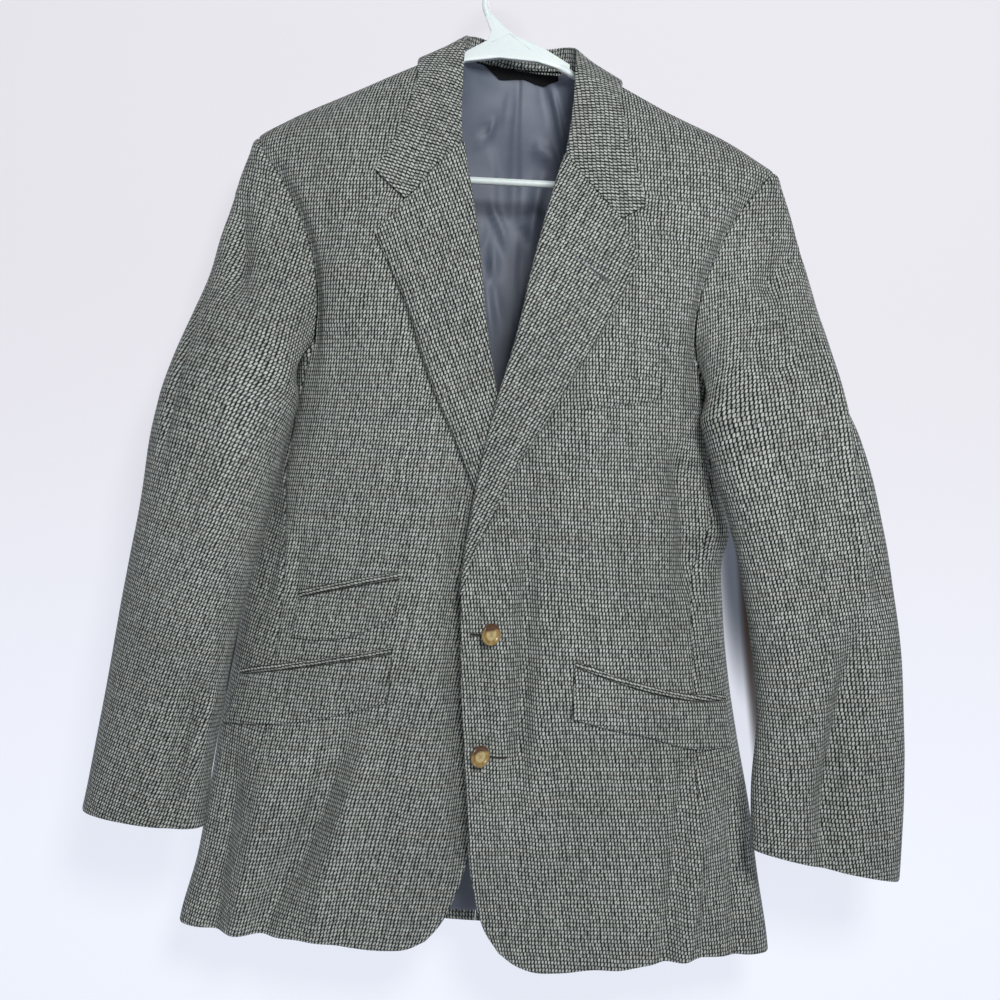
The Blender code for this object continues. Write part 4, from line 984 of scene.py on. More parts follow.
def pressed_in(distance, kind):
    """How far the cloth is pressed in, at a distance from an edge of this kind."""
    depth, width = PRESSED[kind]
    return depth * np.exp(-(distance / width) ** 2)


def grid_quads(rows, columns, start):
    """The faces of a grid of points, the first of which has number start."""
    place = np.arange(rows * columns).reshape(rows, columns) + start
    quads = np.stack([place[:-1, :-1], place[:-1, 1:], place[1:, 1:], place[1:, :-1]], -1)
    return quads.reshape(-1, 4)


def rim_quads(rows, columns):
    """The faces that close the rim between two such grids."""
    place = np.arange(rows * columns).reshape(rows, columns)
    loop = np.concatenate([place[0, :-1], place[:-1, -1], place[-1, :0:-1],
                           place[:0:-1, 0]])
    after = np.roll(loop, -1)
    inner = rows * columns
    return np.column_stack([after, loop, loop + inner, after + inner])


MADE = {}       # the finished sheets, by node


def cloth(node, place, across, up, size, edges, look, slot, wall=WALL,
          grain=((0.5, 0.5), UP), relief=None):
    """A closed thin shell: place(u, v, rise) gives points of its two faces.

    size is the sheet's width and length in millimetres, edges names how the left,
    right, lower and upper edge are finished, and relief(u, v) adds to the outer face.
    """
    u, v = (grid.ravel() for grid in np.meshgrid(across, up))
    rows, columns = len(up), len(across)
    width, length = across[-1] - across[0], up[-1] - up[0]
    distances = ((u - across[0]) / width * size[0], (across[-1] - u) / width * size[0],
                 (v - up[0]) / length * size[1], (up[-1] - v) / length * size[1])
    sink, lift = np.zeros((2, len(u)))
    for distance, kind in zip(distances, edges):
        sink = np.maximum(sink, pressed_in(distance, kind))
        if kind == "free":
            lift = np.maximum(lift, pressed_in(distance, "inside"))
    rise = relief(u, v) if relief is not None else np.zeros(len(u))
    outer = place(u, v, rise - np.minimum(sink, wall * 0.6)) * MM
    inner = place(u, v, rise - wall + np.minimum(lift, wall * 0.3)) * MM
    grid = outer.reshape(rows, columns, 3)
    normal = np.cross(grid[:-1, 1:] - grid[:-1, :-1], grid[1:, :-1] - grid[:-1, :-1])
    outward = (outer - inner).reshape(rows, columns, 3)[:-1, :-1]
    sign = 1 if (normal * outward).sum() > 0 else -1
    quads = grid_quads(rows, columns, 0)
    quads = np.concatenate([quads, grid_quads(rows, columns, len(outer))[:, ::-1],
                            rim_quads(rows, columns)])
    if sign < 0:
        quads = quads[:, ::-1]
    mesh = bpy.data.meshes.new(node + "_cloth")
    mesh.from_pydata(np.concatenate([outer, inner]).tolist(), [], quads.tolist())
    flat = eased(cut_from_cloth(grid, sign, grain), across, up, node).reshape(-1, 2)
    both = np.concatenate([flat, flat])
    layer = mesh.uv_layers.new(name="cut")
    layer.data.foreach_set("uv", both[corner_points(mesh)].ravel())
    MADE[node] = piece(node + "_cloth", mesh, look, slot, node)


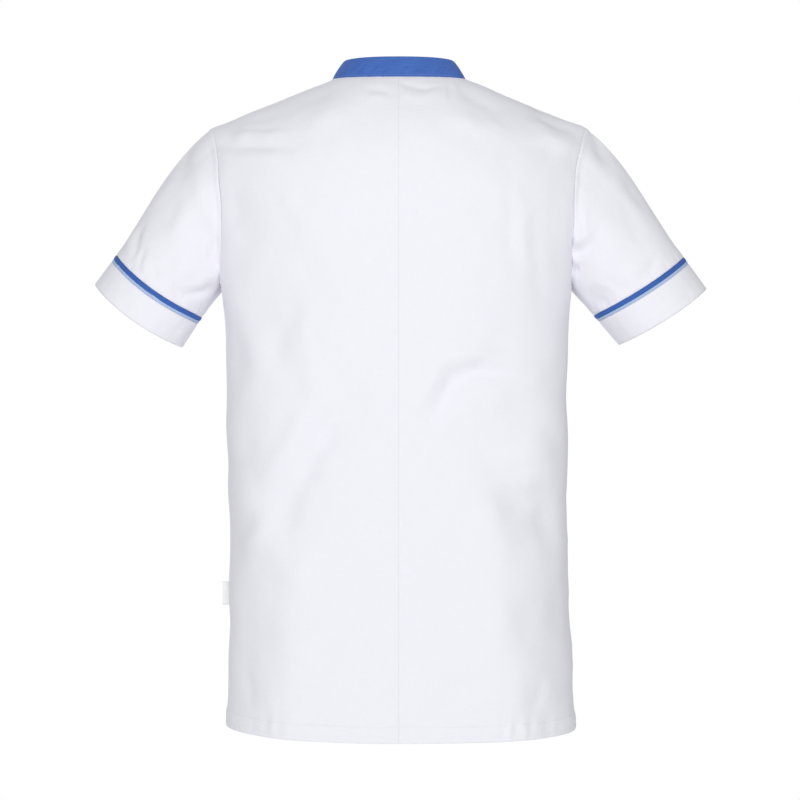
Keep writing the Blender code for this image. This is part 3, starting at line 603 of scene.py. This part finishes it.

**WHAT THIS TASK INVOLVES**
Copy out the whole listing exactly.

**SOLVED PROBLEM**
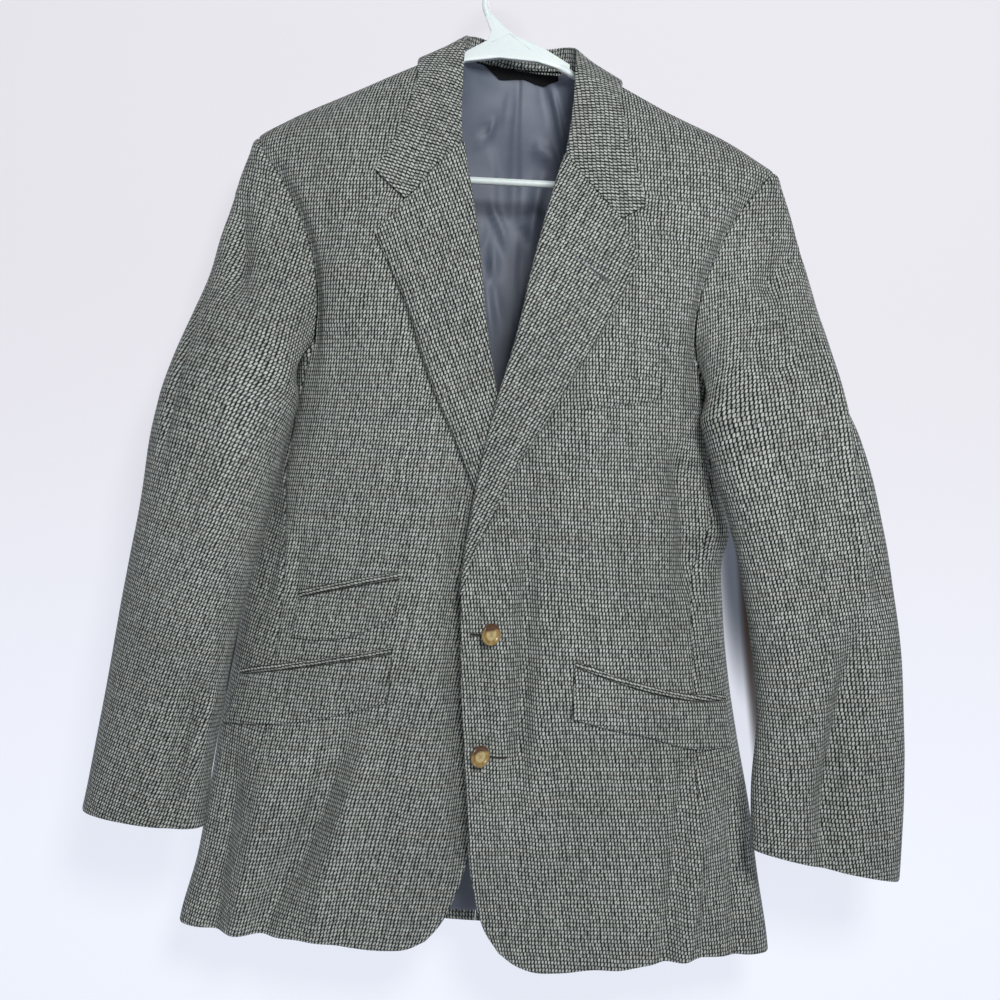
The Blender code for this object continues. Write part 4, from line 984 of scene.py on. More parts follow.
def pressed_in(distance, kind):
    """How far the cloth is pressed in, at a distance from an edge of this kind."""
    depth, width = PRESSED[kind]
    return depth * np.exp(-(distance / width) ** 2)


def grid_quads(rows, columns, start):
    """The faces of a grid of points, the first of which has number start."""
    place = np.arange(rows * columns).reshape(rows, columns) + start
    quads = np.stack([place[:-1, :-1], place[:-1, 1:], place[1:, 1:], place[1:, :-1]], -1)
    return quads.reshape(-1, 4)


def rim_quads(rows, columns):
    """The faces that close the rim between two such grids."""
    place = np.arange(rows * columns).reshape(rows, columns)
    loop = np.concatenate([place[0, :-1], place[:-1, -1], place[-1, :0:-1],
                           place[:0:-1, 0]])
    after = np.roll(loop, -1)
    inner = rows * columns
    return np.column_stack([after, loop, loop + inner, after + inner])


MADE = {}       # the finished sheets, by node


def cloth(node, place, across, up, size, edges, look, slot, wall=WALL,
          grain=((0.5, 0.5), UP), relief=None):
    """A closed thin shell: place(u, v, rise) gives points of its two faces.

    size is the sheet's width and length in millimetres, edges names how the left,
    right, lower and upper edge are finished, and relief(u, v) adds to the outer face.
    """
    u, v = (grid.ravel() for grid in np.meshgrid(across, up))
    rows, columns = len(up), len(across)
    width, length = across[-1] - across[0], up[-1] - up[0]
    distances = ((u - across[0]) / width * size[0], (across[-1] - u) / width * size[0],
                 (v - up[0]) / length * size[1], (up[-1] - v) / length * size[1])
    sink, lift = np.zeros((2, len(u)))
    for distance, kind in zip(distances, edges):
        sink = np.maximum(sink, pressed_in(distance, kind))
        if kind == "free":
            lift = np.maximum(lift, pressed_in(distance, "inside"))
    rise = relief(u, v) if relief is not None else np.zeros(len(u))
    outer = place(u, v, rise - np.minimum(sink, wall * 0.6)) * MM
    inner = place(u, v, rise - wall + np.minimum(lift, wall * 0.3)) * MM
    grid = outer.reshape(rows, columns, 3)
    normal = np.cross(grid[:-1, 1:] - grid[:-1, :-1], grid[1:, :-1] - grid[:-1, :-1])
    outward = (outer - inner).reshape(rows, columns, 3)[:-1, :-1]
    sign = 1 if (normal * outward).sum() > 0 else -1
    quads = grid_quads(rows, columns, 0)
    quads = np.concatenate([quads, grid_quads(rows, columns, len(outer))[:, ::-1],
                            rim_quads(rows, columns)])
    if sign < 0:
        quads = quads[:, ::-1]
    mesh = bpy.data.meshes.new(node + "_cloth")
    mesh.from_pydata(np.concatenate([outer, inner]).tolist(), [], quads.tolist())
    flat = eased(cut_from_cloth(grid, sign, grain), across, up, node).reshape(-1, 2)
    both = np.concatenate([flat, flat])
    layer = mesh.uv_layers.new(name="cut")
    layer.data.foreach_set("uv", both[corner_points(mesh)].ravel())
    MADE[node] = piece(node + "_cloth", mesh, look, slot, node)


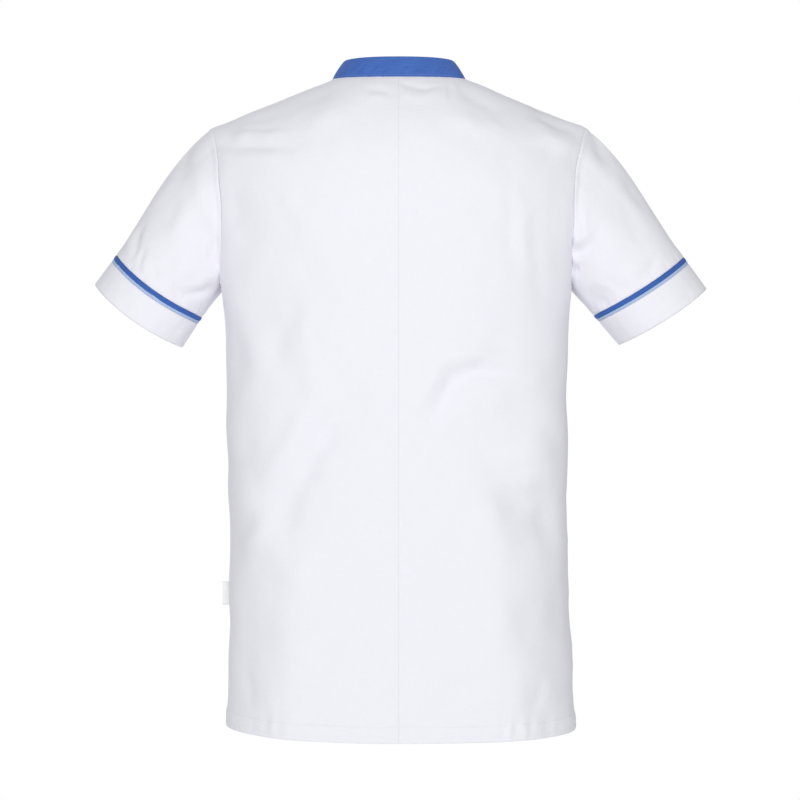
Keep writing the Blender code for this image. This is part 3, starting at line 603 of scene.py. This part finishes it.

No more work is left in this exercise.